Diálogos para un ascensor
Enrique Monasterio
Un safari en mi pasillo
Un safari en mi pasillo. Otra catequesis desenfadada a la gente joven

 

 

 

Situación siempre incómoda

        Siempre que subo a un ascensor procuro no coincidir con un desconocido. Uno es de natural tímido y nunca ha sabido entablar una conversación dentro de semejante ingenio mecánico.

        Ya sé que no es obligatorio decir nada y que en todo caso el trayecto suele ser breve; pero hay que mascullar algo aunque no sea muy agudo. Es inútil mirar para otro lado fingiendo que no has visto a tu acompañante. Dos sujetos en pie, encerrados en un armario, no deben permanecer en silencio. Darse la espalda parece manifiesta grosería, y mirar fijamente las irregularidades cutáneas del vecino, cuando el cutis contemplado está a sólo 40 centímetros del nuestro, puede generar tensiones del todo insoportables.

        —Tiene usted una oreja muy interesante, señora…

        No. Decididamente por ese camino no se va a ningún lado.

        El problema se agrava cuando entre los compañeros de viaje hay una acusada diferencia de estatura. Uno puede encontrarse con su nariz a la altura de un esternón ignoto o notar que hay una calva reluciente al sur de su barbilla. Y es difícil iniciar un diálogo civilizado en tan incómoda situación.

        Por regla general, cuando me encuentro en el ascensor con un desconocido, suelo adelantarme a preguntar: "¿a qué piso va usted?" Y si me contesta que al decimoquinto (los edificios son cada vez más altos), me invade la melancolía. A veces saco las llaves del bolsillo y las examino con sumo cuidado como si no las hubiese visto jamás: las cuento, las recuento, las saco brillo... El recurso puede durar tres o cuatro pisos.

        Wenceslao Fernández Flórez escribió un librito titulado "Cuentos para leer en el ascensor". Claro que, en sus tiempos, los ascensores eran amplios, confortables y parsimoniosos. Además lucían unos asientos de terciopelo muy aptos para la lectura.
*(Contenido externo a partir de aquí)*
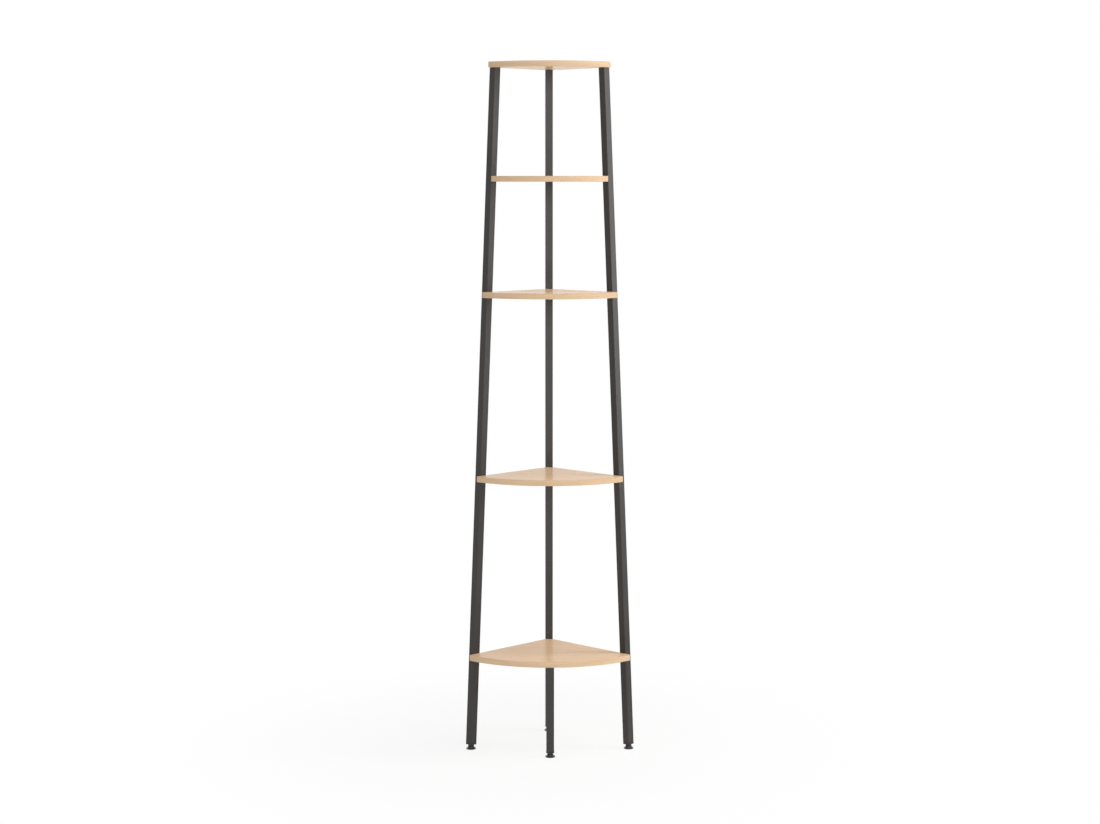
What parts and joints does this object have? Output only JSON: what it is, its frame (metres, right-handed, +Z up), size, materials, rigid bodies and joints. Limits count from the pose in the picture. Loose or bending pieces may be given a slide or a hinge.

Nada que ver con los actuales artefactos elevadores que, en el mejor de los casos, parecen cámaras frigoríficas donde se hielan las sonrisas o peligrosas cabinas espaciales, sin más adorno que un inmenso espejo en el que uno puede mirar de reojo, y con perspectiva, la nariz del compañero de ascenso.

Sin miramientos

        Hago estas consideraciones sociológicas para introducir la breve anécdota que me sucedió hace una semana en el ascensor del Centro Universitario Villanueva, de Madrid, donde trabajo.

        Me subo en la planta baja. Hay ya dos chavales dentro, un chico y una chica. El ascensor es estrecho y perezoso.

        —¿A dónde va?

        —Al quinto.

        Ella aprieta el botón, y las puertas se cierran lentamente con una especie de resoplido electrónico. Se hace un silencio de tres interminables segundos.

        —Bueno, ahí lo tienes… A ver qué haces ahora.

        Creo que la chica se llama Marta, pero no estoy seguro. Él trata de mirar para otro lado ante la provocación de su amiga y se tropieza con el espejo. Yo, de momento, no me doy por aludido: a lo mejor están hablando de otra cosa.

        —Déjame, tía.

¿Tiene un momento... ?

        Es evidente que Marta no es su tía, pero persevera como si lo fuese:

        —¿Qué tenías que decirle?

        Estamos a la altura del segundo piso. El chaval me mira pidiendo auxilio y yo le devuelvo una mirada de completa inocencia.

        —Quedamos en que te ibas a confesar… Aquí tienes al cura.

        Cuarto piso… El chico se enfada.

        —Oye, tía, que esto es un ascensor…

        Yo trato de intervenir en defensa del agredido, pero ella me interrumpe.

        —El confesonario es más o menos igual.

        Quinta planta. Se abren las puertas. Salgo el primero, y hago ademán de quitarme de en medio, pero es inútil. La chica agarra del brazo a su amigo y se dirige a mí como si me viera por primera vez.

        —Don Enrique, le presento a Manolo, que está deseaaaaaando hablar con usted. ¿Tiene un momento ahora mismo? Porque nosotros no tenemos clase.

        Manolo (supongamos que se llama así) y yo nos vamos al despacho. Le pregunto si Marta es su novia. Se encoge de hombros:

        —Ella dice que sí..., y ya ve: siempre consigue lo que se propone.